It seems pretty clear that PCIe-based solid-state drives using the NVMe protocol (and U.2 or M.2 connectors) will have much higher performance than AHCI/SATA over the next 5+ years (for both latency and throughput).

Since coreboot (with TianoCore or SeaBIOS) and the impressive nouveau and radeon projects, there's fewer places binary blobs can hide on a modern computing system.

One of the bigger exceptions is the drive controllers (which processes AHCI/NVMe messages and things like wear levelling). Besides restrict freedom and performance experimentation, it's also a security issue, given the scope for man-in-the-middle attacks [1]

Now at the start of NVMe's reign, it's probably an especially good time to start a project to make an open-source replacement to the proprietary firmware blobs of SSDs/flash memory! :)
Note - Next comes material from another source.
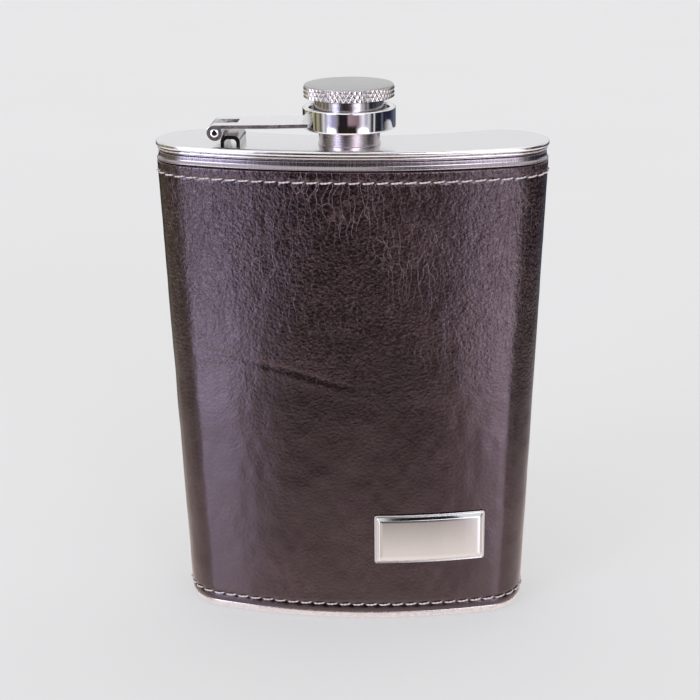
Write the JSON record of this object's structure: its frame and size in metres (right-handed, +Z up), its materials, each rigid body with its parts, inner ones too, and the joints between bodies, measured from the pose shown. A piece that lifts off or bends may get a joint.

[1] http://www.bunniestudios.com/blog/?p=3554


Personally, I'd rather have open-source firmware for spinning disks. There's a lot of room for optimization of spinning disks. If the firmware could pass through more realistic cylindars, and if the firmware would quit silently re-mapping bad sectors, there's a lot of performance we could get out of spinning disk.

I mean, on the 'remapping bad sectors' bit, right now? to the OS, it looks like you are doing a sequential read, but if there was a remapped sector in there? you're doing a random read. We'd be much better off, at least on server systems with decent raid subsystems, just handling the bad sectors in software.

Right now, I pay almost double for my spinning disk because I want slightly better firmware that is designed to fail outright rather than retry, because all my disks are in raid. some consumer disks allow you to adjust the time-limited error recovery paramiters, but in my experience, it's super unreliable.


Is there any data on this? As someone who works closely with hard drive test teams, I've not seen any indication that there's much room for improvement on spinning disks (except incremental gains from increased platter density). The proprietary firmwares already do a lot to optimize performance and each vendor has their own secret sauce, esp for enterprise solutions.


The key to spinning-disk performance is to access it in a sequential manner. The effect of firmware that does things like transparent sector remapping is that you can never know what, exactly, is sequential and what is not.

The problems I have with stock firmware isn't that the stock firmware isn't good... it's that the stock firmware hides a lot of information that the rest of my system could use to make the access to the disk more sequential. It also makes the assumption that I want this drive to function by itself without complex zfs-style software on top of it that can handle errors.

The idea being that the drives are setup with a firmware that makes the drives okay in a configuration where it's a single drive running ms-dos. In a multi-drive, redundant configuration with something like zfs doing the raid, a lot of the "features" there (retrying for a long time on errors, remapping bad sectors) are problems that are handled far better at a higher level.

So... if your point is that I could just spend the money and get a storage appliance from emc or netapp, you are right, but those things cost on the order of 10x what local storage costs.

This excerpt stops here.